I am ashamed to admit that I have spent a lot of time this season trying to create a festive atmosphere for my family and friends and not near enough time giving to those truly in need. That I have gotten caught up in the tasks of parenting and buying gifts and decorating and not done some of the things for others that I intended to. But a friend of mine says that God can be glorified in any situation as long as your heart is in the right place. So though I haven't been to a homeless shelter and the make a wish tree was empty by the time I got around to picking out a child, I do feel that our advent season has been one of anticipation. Of celebration. And of praise!
That glory can be brought to God in a room full of kids dancing and laughing and singing praise songs.  In a mother so thankful to have her child next to her helping to prepare dinner for their family. In a wall full of Christmas cards filled with pictures of loving families. In a family together praying around the dinner table. That glory can be brought to Christ through all types of preparation. And that the anticipation of advent doesn't end on Christmas Eve. 
That it is not too late to show the love of Jesus to others, to spread his message and to proclaim the good news. Tonight as I finally sat down and looked around at the unwrapped presents and leftover food, I admit that I thought "Now what?" But isn't that the question! Christ came for ALL people and the countdown of advent doesn't end Christmas day. It creates a beginning--that Christmas is a reminder that God loved us so much that he came down in flesh. A friend posed the question today "What if Christ hadn't been born?" I am thankful that we don't have to know the answer to that question.
I am also thankful that because of that gift, there is a new beginning. And that the answer to the question of "Now what?" is to go love on the unloveable, proclaim the Christmas story and continue to anticipate the coming of our Savoir!
Merry Christmas!

12.21.2011

I'm too tired to think of a title..

You probably received a Christmas card from us yesterday if I didn't loose your address when my computer crashed this year. Thankfully after a few hours of entering names and looking up addresses, I have a good working spreadsheet again. And like every year, I have set a goal of having all the tasks of Christmas completed early next year so that I can do nothing but enjoy the holidays with family and friends.
It was about 3 hours after Thanksgiving was over that Snapfish/ Shutterfly/ Tinyprints sent me into a spiral with their "Buy early" sale email. I am not like others that think ahead enough and take some cute family photo in the summer when everyone is tan and relaxed. In fact, I'm not sure we even have a picture of the three of us this year. So before school one morning, we hit the back yard for a 5 min photo session. And like last year (see photo below), we were in the zone for about 3 minutes until everyone got a little tired of the activity.

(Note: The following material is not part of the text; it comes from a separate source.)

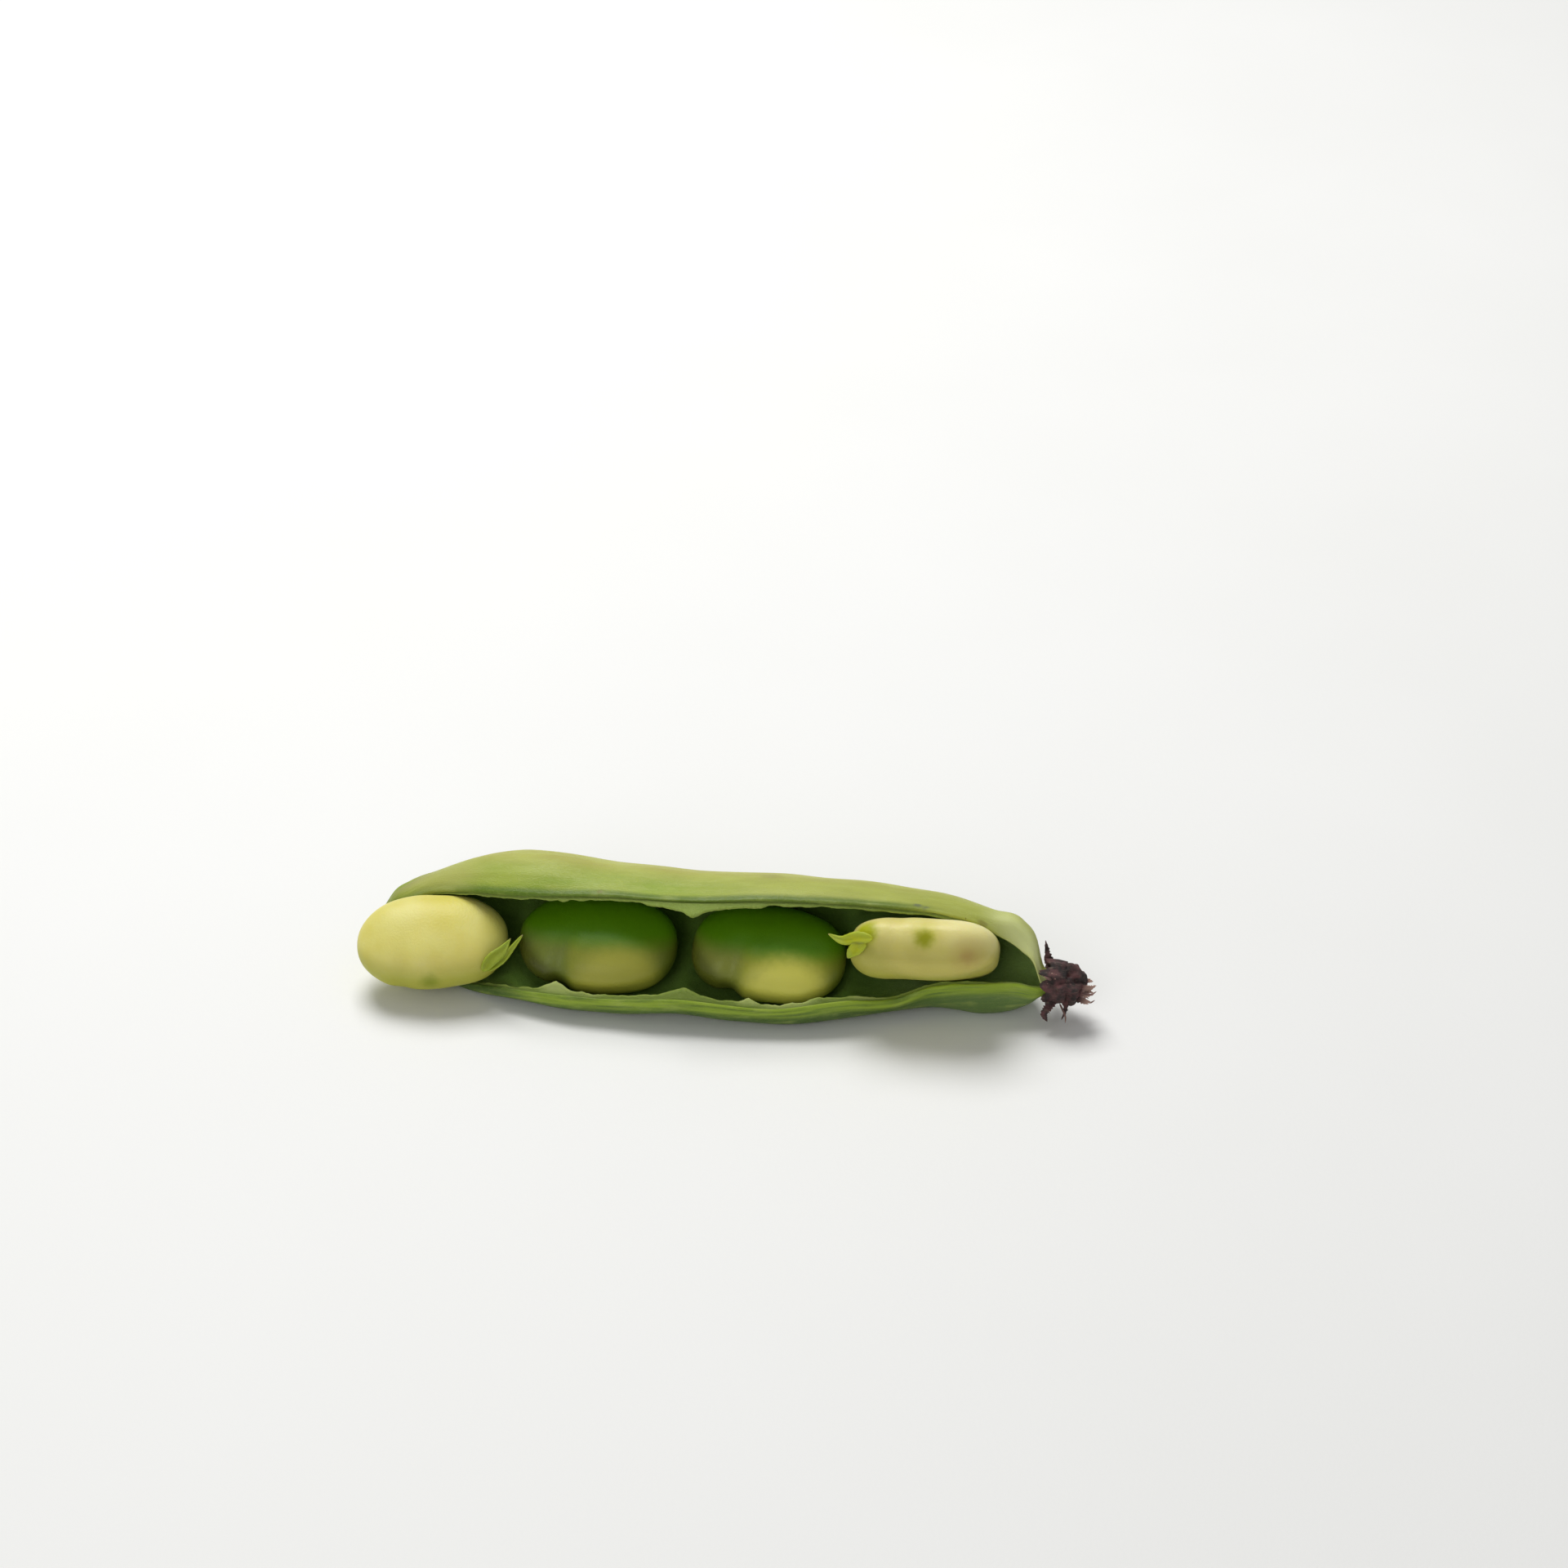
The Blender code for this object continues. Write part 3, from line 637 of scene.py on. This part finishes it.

So in lieu of last minute errands and gifts not getting sent in time and bad traffic, here is a little something that I hope will get a laugh...







Over it...
And the winner is...


12.06.2011

May the odds be ever in your favor...

3-0ne
As of yesterday, I am officially in my early thirties. I do not believe in horoscopes or superstition, I know I have a heavenly father that has already numbered my days. However, I have noticed a pattern in those days over the years. It has become somewhat of a joke with my family and friends. I first noticed when on my 18th birthday I did not get into the college of my choosing. Talk about a sucker punch to the nose!
From then on, it has been that every odd year has brought contentment, surprises and adventure while most even years are a little more hit and miss. I would never say bad years because I have been so very blessed and we all know that times of trial draw you closer to the Lord. So I can look back and say it was ALL good! But if I were a gambler, I would up my stakes during an odd year. The year I turned 27, I jokingly told Bert that I felt like good things were coming my way. A few months in, I had a new car, my mother surprised me with my first trip to Europe and I was offered a great job. Bert told me he was ready for a year to be about him :) I ended that year with the best present ever--the expectation of Loulie Bug! Which followed me over into 28--all I remember about 28 is a lot of morning sickness, even more sleepless nights and a lot of excuses to my boss. See--point proven!
But as I roll into an odd year and an odd decade, I am not thinking about what good things may happen but that I have been an official adult for 13 years. That my 20s were about what I was going to do with my life, who I was going to spend it with, would I have a family and where would I end up living? Most of that has been decided by now--I've been blessed with good jobs, incredible friends, a husband who is my perfect match, a healthy child and I live in a beautiful place! So the question is no longer--what's next? What am I going to do? The question is how do I want to be seen? Am I  living each day fulfilling my Heavenly Father's purpose?
I was watching Easy A the other night because I may get older but will never outgrow a good teen drama. And Emma Stone and her friend were talking about mnemonics--basically if you were described what would be the first word the person said. Her friend's was big boobs--not mine. Her other friend's was that gay guy--again, not mine. So I asked Bert and he came back with something ridiculous and not worth repeating;) But it got my wheels turning.
So thats my plan for my 30s--work on my mnemonic. So that when someone asks, "Who is Lauren Dasher? Do I know her?" That person will respond with "you know Lauren, that girl who loves Jesus." or "oh if you don't know her, you should. She's a great friend--the kind that will give you the shirt off her back." or even better "Is that the kind lady with the polite children?" Friends, I am a loooong way off from a good mnemonic. I'm pretty sure right now that it's "that short girl that's hair is sometimes blond and has the kid with the weird name."
So as my friends and family, I am letting you know that is my business plan/ my check list/ my proverbial vision for the next nine years. Because they will go by too fast and I don't want to be wishing that I had spent more time helping others and with the people I love than on petty things or worry.
Hold me to it!
In other words, right now would be a great time to ask me for something--HA!


Lots of love and from the bottom of my heart thanks to everyone who has made up the last 31 years!